▶ [DESCRIPTION OF THE TASK]
Give back a single number, the count of lines containing the word "shown".

[Structured object records]

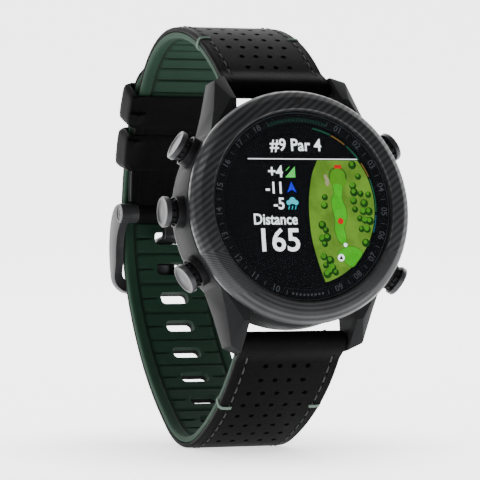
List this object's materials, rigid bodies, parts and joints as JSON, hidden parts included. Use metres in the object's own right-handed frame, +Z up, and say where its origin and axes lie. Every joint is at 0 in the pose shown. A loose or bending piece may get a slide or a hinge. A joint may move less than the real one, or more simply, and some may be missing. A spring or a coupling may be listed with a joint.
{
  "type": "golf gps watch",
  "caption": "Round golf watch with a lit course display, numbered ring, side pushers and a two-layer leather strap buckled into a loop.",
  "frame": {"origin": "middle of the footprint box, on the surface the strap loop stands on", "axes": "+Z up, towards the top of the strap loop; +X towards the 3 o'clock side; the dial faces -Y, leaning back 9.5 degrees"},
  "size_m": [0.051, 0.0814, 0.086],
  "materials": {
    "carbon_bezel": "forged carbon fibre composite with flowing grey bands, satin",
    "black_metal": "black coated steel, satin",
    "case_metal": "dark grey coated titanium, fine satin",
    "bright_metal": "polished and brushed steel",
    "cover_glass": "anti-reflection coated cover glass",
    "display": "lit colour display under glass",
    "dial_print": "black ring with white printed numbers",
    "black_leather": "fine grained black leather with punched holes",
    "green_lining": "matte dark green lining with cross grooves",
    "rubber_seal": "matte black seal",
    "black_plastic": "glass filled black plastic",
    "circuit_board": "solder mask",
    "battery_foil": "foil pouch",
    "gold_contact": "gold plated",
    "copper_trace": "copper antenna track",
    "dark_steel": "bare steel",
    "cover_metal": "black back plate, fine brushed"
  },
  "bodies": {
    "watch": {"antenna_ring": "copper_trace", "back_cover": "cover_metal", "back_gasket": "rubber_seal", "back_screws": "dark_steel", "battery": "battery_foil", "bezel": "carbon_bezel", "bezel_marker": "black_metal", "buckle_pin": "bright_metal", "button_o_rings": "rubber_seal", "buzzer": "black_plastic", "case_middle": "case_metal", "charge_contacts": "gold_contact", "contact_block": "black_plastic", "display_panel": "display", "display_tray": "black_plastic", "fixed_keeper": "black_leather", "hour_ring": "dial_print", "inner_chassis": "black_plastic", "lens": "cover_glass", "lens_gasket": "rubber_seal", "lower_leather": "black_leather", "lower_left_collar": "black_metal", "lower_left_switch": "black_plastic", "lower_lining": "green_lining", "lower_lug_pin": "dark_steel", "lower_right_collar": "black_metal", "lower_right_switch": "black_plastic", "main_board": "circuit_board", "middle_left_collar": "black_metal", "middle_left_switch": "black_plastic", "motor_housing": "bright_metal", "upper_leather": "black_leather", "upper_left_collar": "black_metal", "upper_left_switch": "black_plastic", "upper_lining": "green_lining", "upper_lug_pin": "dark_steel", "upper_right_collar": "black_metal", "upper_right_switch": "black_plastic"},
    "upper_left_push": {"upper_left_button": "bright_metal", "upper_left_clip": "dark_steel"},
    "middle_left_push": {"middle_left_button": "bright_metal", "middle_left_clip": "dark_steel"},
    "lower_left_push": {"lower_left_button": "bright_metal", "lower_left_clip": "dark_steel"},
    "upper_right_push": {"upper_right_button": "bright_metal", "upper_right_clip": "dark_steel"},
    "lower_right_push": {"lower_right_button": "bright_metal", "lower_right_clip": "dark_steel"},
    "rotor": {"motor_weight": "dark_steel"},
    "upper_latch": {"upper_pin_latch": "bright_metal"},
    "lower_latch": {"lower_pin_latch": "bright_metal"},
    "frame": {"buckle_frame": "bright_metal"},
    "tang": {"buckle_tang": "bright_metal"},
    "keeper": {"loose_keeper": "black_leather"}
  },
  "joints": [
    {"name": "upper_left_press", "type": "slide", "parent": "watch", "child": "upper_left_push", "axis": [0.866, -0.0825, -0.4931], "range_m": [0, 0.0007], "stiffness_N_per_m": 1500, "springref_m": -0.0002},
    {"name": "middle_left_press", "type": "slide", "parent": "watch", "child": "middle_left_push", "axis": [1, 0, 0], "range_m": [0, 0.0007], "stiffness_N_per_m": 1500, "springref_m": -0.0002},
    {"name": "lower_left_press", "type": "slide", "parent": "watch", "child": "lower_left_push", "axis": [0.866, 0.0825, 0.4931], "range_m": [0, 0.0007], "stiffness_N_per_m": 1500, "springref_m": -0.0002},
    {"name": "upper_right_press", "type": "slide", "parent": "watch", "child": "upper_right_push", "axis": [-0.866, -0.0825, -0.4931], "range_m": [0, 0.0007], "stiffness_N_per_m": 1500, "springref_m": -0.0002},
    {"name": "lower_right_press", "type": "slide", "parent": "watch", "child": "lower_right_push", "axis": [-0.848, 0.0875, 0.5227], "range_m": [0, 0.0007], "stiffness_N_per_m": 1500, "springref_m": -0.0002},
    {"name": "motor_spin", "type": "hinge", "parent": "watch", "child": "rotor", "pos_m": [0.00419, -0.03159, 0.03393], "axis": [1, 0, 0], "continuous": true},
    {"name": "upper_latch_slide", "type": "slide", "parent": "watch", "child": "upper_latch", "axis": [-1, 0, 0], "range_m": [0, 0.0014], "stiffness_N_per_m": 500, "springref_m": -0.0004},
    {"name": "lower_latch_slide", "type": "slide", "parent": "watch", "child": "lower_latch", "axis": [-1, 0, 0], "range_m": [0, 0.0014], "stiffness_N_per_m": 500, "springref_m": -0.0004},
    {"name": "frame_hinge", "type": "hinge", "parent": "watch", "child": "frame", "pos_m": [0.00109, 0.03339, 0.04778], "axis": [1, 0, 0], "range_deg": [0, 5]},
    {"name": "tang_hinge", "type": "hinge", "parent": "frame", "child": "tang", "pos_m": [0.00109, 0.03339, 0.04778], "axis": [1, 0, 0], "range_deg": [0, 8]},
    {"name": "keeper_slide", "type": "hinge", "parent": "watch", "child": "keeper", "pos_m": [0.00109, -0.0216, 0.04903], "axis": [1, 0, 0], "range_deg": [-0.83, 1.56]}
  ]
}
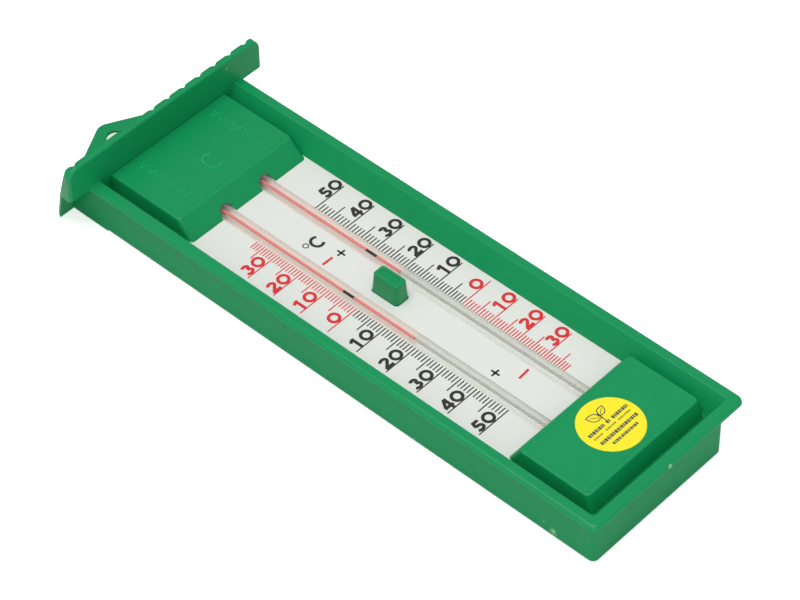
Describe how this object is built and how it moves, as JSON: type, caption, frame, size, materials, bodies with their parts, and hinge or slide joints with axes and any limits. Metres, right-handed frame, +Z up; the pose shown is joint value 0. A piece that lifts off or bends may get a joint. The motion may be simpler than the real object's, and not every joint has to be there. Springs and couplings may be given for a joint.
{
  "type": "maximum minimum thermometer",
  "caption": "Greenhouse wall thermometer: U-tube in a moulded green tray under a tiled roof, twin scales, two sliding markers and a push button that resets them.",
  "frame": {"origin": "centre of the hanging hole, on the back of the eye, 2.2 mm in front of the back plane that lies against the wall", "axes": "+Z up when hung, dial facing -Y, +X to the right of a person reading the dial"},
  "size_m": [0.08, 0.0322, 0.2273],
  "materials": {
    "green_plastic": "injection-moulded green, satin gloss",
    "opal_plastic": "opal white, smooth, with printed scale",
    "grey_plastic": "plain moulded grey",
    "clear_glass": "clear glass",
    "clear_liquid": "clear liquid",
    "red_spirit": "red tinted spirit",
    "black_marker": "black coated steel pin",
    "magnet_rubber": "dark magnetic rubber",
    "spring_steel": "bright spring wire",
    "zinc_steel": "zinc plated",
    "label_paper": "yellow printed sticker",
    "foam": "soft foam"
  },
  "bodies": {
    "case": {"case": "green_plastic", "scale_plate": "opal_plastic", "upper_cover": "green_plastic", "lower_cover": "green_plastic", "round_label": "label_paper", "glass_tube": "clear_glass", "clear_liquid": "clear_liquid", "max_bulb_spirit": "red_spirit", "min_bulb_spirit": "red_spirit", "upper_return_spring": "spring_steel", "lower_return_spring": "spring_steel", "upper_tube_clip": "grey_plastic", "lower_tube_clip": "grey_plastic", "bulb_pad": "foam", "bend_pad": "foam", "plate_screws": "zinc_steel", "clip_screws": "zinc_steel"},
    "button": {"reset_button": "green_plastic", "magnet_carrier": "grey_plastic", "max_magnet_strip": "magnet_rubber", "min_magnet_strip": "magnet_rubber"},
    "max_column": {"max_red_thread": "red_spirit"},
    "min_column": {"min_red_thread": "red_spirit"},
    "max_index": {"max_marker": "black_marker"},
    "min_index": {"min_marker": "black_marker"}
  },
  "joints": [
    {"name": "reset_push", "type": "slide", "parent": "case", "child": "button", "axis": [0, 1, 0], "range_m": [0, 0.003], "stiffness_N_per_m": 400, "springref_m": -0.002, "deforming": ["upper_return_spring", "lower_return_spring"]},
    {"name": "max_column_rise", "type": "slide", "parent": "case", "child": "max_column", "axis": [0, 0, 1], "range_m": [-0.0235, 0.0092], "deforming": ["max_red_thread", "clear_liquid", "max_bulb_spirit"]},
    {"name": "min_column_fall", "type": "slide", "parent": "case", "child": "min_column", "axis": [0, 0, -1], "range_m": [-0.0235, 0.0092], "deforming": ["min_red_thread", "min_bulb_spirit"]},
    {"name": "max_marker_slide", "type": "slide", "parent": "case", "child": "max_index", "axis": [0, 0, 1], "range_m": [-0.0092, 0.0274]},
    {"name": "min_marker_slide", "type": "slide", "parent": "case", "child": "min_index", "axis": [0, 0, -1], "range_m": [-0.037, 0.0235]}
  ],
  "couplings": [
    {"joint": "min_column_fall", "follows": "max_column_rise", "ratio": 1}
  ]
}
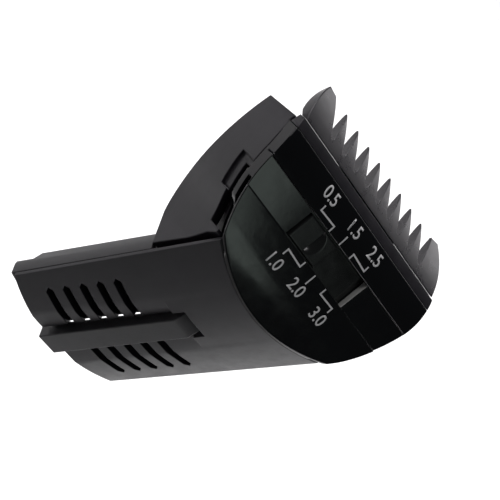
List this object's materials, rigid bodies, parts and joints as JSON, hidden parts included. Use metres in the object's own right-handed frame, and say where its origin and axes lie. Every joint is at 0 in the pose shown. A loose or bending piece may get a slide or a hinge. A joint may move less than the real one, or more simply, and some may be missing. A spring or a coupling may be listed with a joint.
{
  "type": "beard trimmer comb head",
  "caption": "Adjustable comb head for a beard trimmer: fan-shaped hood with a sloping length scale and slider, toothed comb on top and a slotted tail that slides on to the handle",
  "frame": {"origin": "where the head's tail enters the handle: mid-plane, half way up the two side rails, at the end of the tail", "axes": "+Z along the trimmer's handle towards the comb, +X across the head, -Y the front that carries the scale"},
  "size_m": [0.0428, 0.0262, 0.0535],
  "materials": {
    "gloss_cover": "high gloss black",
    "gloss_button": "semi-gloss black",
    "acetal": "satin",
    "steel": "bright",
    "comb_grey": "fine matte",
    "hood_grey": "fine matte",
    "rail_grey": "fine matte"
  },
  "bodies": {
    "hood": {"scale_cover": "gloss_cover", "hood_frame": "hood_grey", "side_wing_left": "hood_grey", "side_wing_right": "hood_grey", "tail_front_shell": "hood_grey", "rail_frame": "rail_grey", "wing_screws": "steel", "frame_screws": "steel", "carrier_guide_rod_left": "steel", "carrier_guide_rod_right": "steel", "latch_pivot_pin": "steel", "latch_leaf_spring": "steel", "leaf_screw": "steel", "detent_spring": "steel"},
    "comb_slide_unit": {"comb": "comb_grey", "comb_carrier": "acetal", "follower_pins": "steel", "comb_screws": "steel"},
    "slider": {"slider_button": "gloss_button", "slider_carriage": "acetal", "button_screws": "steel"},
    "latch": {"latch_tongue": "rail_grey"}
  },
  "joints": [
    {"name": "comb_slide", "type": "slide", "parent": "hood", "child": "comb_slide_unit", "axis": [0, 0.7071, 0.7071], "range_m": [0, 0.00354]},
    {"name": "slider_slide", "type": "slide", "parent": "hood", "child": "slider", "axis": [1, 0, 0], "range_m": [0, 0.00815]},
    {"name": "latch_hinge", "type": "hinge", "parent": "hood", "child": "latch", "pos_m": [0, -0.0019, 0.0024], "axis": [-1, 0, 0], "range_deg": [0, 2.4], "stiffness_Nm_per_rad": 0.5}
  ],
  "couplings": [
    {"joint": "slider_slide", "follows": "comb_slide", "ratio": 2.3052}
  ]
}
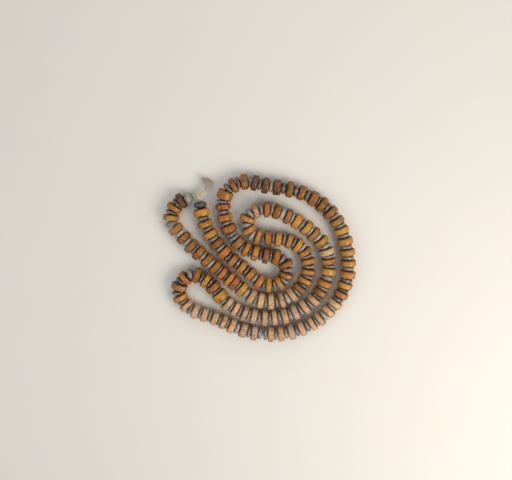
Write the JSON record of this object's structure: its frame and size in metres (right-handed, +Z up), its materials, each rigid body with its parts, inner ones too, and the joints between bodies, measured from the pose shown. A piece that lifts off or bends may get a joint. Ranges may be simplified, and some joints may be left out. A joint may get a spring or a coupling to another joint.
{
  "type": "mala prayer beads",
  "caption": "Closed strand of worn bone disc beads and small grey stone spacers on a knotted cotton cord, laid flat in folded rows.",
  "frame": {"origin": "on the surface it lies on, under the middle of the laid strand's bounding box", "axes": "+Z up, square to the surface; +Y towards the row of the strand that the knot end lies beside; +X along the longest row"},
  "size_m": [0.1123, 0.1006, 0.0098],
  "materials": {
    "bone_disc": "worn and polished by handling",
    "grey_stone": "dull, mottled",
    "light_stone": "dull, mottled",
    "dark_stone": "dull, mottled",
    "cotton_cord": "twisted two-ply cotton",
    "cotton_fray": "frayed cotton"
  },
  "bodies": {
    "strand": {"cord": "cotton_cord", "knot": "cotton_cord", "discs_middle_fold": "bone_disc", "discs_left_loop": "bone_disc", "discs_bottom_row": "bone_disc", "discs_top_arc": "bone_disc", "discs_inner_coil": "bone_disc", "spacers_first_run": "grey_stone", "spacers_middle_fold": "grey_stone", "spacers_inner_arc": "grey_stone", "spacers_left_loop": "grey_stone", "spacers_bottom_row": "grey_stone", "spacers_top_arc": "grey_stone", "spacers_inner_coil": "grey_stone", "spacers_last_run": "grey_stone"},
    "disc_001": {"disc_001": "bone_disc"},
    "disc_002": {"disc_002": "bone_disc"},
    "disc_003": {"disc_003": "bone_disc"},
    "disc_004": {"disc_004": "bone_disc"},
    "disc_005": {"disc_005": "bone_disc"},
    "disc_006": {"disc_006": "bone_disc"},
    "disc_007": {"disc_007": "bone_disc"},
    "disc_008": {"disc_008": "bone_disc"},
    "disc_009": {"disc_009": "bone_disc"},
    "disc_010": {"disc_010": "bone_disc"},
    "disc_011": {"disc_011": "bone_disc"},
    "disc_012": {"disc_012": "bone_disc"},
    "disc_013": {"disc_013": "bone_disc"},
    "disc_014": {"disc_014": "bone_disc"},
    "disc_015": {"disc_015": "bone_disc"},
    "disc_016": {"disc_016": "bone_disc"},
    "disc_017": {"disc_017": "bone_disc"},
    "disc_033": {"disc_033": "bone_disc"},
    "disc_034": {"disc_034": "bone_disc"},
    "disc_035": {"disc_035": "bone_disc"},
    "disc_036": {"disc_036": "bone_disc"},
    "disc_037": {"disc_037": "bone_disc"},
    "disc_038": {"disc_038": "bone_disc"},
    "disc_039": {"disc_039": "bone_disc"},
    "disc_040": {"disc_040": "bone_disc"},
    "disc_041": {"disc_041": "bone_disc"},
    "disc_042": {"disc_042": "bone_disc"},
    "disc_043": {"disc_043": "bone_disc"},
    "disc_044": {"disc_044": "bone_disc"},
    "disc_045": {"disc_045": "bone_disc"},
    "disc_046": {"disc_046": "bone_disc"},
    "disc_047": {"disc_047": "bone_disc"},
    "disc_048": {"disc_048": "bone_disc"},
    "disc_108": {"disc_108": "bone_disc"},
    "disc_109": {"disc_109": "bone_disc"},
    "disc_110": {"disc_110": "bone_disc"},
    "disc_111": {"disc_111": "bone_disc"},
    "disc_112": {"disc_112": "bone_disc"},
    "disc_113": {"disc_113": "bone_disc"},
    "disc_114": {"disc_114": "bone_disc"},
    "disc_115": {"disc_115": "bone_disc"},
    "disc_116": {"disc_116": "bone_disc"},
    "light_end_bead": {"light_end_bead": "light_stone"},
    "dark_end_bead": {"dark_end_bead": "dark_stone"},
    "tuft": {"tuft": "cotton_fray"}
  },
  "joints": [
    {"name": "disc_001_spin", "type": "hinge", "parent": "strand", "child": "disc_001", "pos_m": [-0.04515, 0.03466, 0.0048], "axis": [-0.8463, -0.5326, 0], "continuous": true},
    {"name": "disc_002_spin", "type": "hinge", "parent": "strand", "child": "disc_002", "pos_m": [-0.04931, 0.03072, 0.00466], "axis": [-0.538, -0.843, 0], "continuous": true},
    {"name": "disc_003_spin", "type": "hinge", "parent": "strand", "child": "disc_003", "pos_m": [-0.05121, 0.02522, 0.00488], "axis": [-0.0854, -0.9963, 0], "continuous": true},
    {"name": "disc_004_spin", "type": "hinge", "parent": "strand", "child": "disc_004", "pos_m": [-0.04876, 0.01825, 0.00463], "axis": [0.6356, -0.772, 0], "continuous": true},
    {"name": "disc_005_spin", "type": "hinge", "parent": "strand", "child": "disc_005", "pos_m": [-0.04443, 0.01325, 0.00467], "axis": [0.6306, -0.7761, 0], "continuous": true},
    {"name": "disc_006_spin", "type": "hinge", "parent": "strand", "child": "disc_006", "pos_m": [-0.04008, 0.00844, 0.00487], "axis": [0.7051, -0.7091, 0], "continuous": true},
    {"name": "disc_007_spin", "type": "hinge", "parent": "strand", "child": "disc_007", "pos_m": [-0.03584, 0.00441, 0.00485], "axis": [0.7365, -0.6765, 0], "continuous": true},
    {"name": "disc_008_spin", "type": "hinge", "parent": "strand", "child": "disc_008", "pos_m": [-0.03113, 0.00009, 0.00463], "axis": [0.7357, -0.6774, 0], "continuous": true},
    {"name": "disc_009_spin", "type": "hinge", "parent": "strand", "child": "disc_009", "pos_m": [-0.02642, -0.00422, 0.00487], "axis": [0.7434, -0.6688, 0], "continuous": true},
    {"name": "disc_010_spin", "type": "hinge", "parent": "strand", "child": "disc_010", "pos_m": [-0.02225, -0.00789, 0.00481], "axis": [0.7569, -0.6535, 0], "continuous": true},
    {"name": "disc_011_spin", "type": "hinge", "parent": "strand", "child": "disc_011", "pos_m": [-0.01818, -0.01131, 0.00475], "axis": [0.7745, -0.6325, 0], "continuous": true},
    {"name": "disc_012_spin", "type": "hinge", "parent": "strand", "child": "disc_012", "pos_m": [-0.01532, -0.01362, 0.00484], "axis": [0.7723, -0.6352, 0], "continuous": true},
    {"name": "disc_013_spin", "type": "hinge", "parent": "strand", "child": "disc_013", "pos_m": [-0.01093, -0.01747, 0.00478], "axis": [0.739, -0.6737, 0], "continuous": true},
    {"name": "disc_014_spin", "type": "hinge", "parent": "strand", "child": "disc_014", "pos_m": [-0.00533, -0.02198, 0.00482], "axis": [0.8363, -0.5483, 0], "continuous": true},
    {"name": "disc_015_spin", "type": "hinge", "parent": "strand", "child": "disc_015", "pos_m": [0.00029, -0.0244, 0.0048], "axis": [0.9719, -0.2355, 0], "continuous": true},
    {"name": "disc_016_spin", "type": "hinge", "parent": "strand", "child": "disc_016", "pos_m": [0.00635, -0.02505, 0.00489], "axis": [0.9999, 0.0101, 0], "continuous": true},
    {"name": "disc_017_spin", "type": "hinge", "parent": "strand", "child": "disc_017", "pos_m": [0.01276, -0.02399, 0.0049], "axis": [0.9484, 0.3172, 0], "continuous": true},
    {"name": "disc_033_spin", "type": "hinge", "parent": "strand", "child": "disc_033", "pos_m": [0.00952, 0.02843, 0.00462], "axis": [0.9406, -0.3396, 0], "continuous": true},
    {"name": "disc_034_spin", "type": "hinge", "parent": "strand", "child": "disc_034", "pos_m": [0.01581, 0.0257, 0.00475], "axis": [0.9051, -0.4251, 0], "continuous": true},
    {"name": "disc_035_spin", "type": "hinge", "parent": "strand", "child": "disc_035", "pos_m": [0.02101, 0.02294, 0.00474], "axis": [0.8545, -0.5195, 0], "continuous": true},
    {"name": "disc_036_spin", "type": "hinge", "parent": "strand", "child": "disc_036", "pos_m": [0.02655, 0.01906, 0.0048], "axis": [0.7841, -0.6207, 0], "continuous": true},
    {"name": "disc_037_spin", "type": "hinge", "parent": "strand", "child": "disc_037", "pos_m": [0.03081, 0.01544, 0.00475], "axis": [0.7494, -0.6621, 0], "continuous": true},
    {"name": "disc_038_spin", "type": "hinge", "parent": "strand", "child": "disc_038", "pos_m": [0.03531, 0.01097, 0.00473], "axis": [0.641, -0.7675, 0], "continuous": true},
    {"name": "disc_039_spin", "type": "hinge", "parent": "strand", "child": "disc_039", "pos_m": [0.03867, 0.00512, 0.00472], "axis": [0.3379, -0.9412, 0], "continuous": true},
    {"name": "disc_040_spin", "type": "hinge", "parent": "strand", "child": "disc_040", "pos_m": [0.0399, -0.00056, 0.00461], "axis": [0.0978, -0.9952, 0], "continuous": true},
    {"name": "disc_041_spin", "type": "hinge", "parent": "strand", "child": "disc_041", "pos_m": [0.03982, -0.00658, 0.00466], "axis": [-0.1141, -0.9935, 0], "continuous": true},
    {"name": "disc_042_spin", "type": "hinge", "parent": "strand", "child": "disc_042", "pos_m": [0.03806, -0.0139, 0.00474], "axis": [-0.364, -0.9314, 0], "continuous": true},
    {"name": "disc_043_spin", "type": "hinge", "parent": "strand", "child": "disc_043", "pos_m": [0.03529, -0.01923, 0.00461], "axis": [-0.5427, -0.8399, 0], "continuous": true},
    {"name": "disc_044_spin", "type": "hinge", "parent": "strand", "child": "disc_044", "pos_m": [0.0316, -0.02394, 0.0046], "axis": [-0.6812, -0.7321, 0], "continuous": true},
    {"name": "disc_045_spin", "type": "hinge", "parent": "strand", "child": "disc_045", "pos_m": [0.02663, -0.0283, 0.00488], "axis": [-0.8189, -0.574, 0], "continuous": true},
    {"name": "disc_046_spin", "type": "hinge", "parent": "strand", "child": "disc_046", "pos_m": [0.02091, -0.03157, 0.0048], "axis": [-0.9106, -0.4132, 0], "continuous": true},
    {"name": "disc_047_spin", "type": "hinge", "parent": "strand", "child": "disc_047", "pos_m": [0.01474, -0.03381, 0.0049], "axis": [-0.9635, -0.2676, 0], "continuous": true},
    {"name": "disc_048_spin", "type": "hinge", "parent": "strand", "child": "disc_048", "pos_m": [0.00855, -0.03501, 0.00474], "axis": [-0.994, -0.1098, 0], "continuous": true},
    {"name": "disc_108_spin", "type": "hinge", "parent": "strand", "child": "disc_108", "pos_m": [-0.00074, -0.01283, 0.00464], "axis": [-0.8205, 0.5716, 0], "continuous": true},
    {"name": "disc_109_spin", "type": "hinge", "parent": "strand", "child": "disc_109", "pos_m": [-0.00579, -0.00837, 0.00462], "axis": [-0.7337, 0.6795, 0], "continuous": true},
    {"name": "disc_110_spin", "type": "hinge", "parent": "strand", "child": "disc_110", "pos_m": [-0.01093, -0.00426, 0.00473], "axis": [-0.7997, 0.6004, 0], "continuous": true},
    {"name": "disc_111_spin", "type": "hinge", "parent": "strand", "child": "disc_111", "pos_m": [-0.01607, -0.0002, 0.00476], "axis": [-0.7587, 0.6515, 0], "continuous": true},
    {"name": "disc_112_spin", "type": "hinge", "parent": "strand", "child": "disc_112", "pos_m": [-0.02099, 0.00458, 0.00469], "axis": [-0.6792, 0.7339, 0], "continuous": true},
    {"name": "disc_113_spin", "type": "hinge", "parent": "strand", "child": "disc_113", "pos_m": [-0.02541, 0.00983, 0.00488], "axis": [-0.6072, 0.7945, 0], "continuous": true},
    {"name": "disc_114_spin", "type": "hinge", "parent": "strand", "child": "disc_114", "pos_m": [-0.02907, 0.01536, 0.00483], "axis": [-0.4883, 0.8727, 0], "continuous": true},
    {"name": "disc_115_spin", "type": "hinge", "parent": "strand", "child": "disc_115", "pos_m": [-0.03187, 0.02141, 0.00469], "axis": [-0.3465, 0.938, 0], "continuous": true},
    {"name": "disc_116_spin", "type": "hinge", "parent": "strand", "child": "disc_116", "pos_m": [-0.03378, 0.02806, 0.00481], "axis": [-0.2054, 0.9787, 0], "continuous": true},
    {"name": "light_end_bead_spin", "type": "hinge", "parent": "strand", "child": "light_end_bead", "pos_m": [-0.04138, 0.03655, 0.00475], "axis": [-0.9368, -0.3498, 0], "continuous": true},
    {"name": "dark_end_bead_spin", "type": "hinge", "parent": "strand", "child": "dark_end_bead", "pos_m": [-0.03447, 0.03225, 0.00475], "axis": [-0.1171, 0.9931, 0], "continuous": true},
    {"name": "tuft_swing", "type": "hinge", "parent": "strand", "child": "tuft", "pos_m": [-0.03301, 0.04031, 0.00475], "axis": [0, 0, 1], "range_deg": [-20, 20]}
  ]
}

▶ [SOLUTION TO THIS TASK]
4